The world has become difficult to watch as Arsenal these days. Sometimes, I just stop reading the news altogether as there is hardly any thing favourable to read. Its either about increases in expenses, murder, rape, crime, Russia, N. Korea, train faults or some equally local depressing news that makes reading them a waste of my ever hungry for battery cellphone. The world is a depressing place these days and I wonder seriously where would I be typing this blog another 20 years from now.

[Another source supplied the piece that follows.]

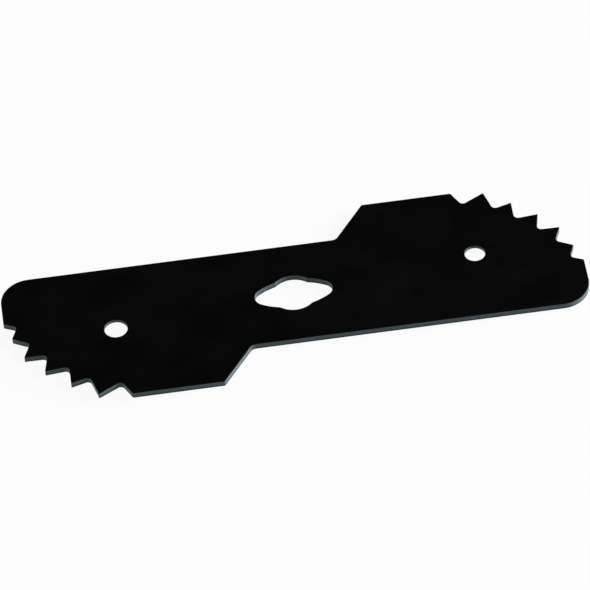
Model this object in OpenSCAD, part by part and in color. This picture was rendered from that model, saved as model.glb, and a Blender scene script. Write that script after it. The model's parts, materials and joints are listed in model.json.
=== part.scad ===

Recently, the father of one of my cousin whom I had grown up with had passed away. The father whom I had spoken to little over the course of 30 over years, but remains a familiar figure in Chua family gatherings.  It was always difficult to attend an own family member's funeral as evidenced by my late grandpa and grandma's funerals. It was made more difficult as my cousin had grown up with me and we shared many fun times as young kids back in my grandpa's house and I empathize the pain felt. I seldom meet up with the Chua uncles and aunties, and I felt sad that everyone has aged. I do not know well the rest of the younger cousins and have no wish to do so either but to me, the auntie and uncles are people whom I respect (despite the eccentricity of some) because of my love for my parents and the upbringing I have been taught. Although I might probably be the most underachieving one in the entire Chua family tree, I feel sad everytime the family goes through 1 bad thing after another. I will always remember the last day I saw the house at Duke's Road- the place where I had so much fun with my cousins and uncles and aunties every Sunday. It was demolished to a rubble and scenes in my mind found it hard to continue playing the old times. Of course, I also remembered the black dog Tang Zu and I have a picture of a very young me playing with it when it was just a puppy. 

Right now, although I do not have a dog, I hope that someday I will be able to have keep 1 Golden Retriever as I wind down the years in future. Fishes have been a great form of relaxation after a torrid time at work most of the time. While I have found it hard to win any trophy these days, I am contented to keep the team of fishes I have.They may not be the best fishes in the world, but as long as I m happy with them  and had chosen them myself, I guess they are already winners of their own.

There are many things to write about, but there is a limit to how much my mind wants to release it. I guess right now it's time to pen off and hopefully, I do not take a long time again to write here again.